Flower Drum’s squab and goose liver pastry.
Flower Drum’s Anthony Lui is taking traditional yum cha snacks and recreating them with luxury ingredients. Spring rolls – normally a straightforward workingman’s morsel – will be stuffed with local abalone and shiitakes. The abalone will be braised for 13 hours with oyster sauce and chicken, both to tenderise it and to imbue it wi h flavour. “The braising is done with great pride and as a mark of the skills of the chef,” explains Lui’s son Jason. A typical Hong Kong pastry of chicken and mushrooms will be dressed up with minced squab and goose liver. With a flaky base and sweet cookie crust, it’s sure to fly off the trays.
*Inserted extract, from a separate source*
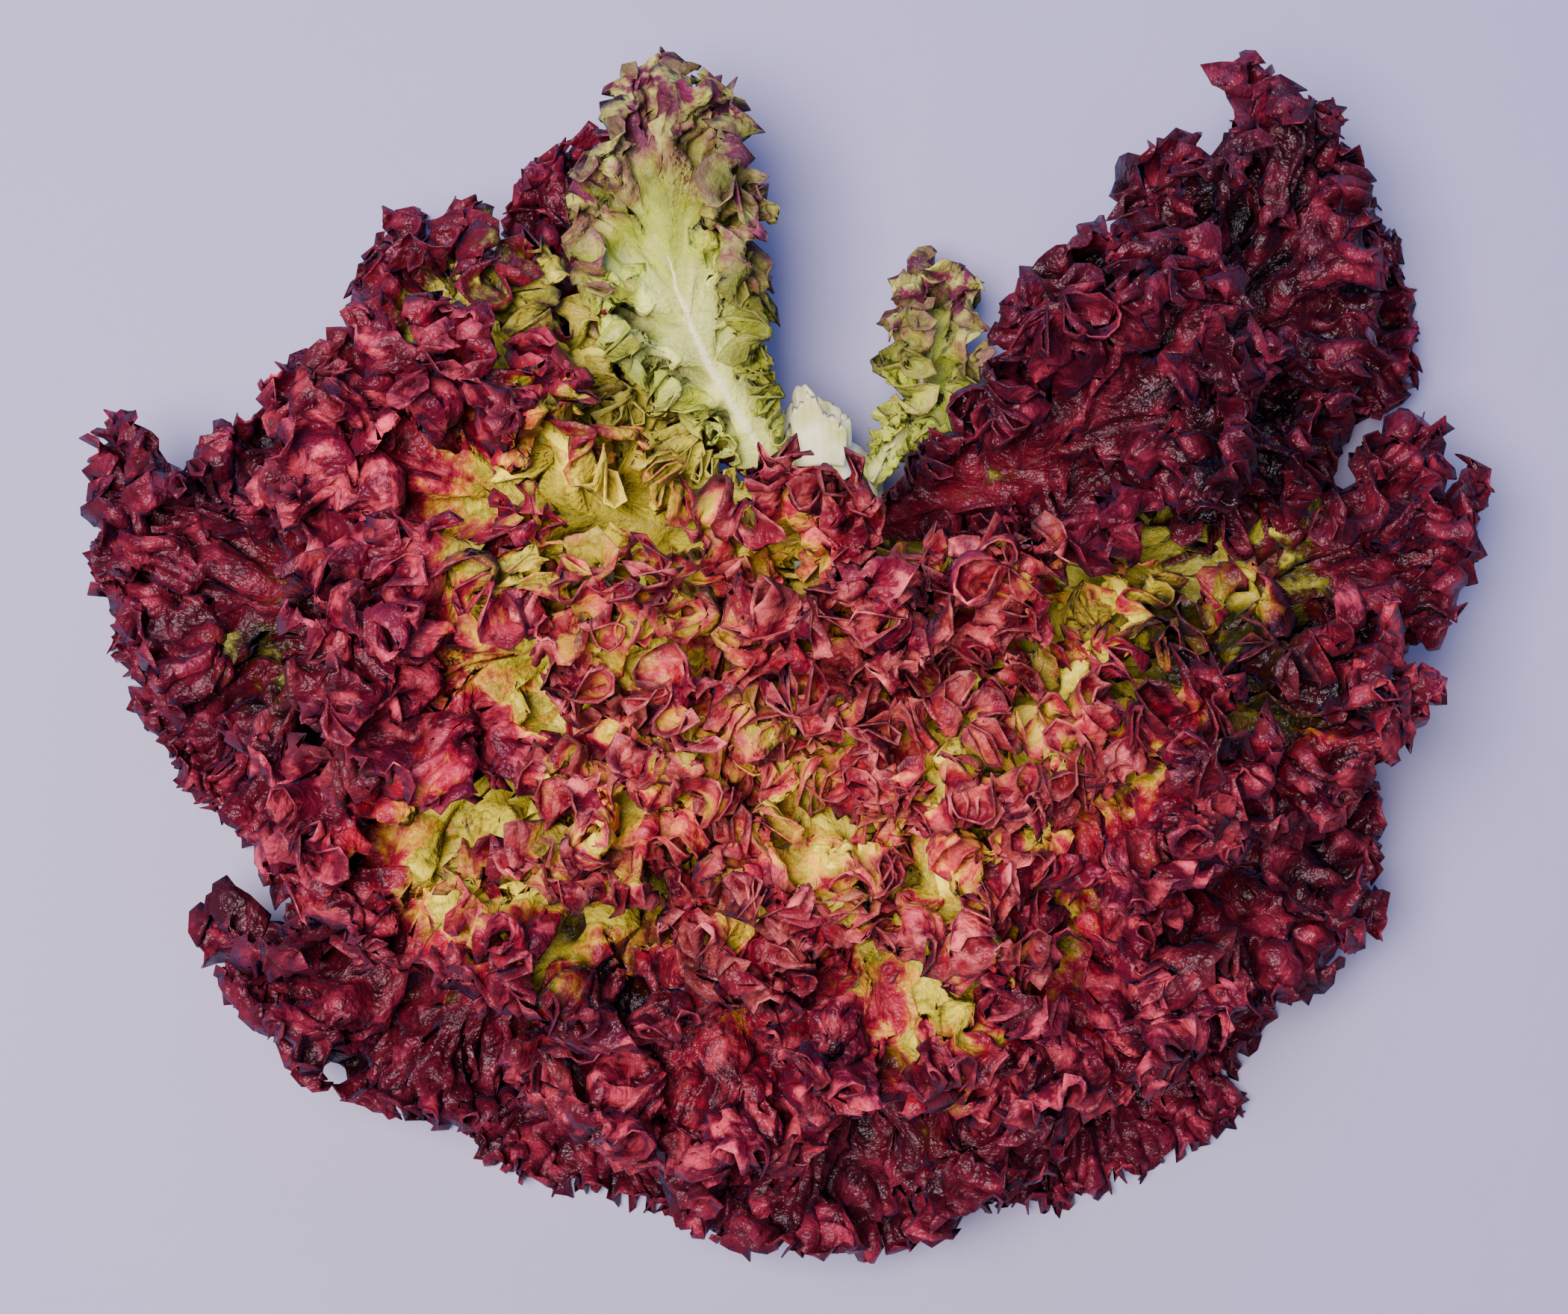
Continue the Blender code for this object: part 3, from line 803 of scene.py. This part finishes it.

Neil Perry is catering the World’s 50 Best ceremony, then fronting up with his Spice Temple team to cook dumplings the next day. Backing it up, he says, holds no fears. “Yum cha is one of my favourite food experiences. It’s the immediacy. You gobble it up, there’s lots of variety, and it’s chilled and relaxed.” He also notes the post-party efficacy. “It’s awesome for a hangover and I reckon a few people there may have one.” Perry is doing dumplings, a classic pot-sticker with local mackerel, and a green-skinned vegetarian har gau with garlic, chives and sesame. “It’s sure to be a fantastic event,” he says. “There’s no agenda, nothing official to do; it’s just about enjoying and having a great time showcasing Australia with great ingredients used in an Asian way. I’m really looking forward to it.”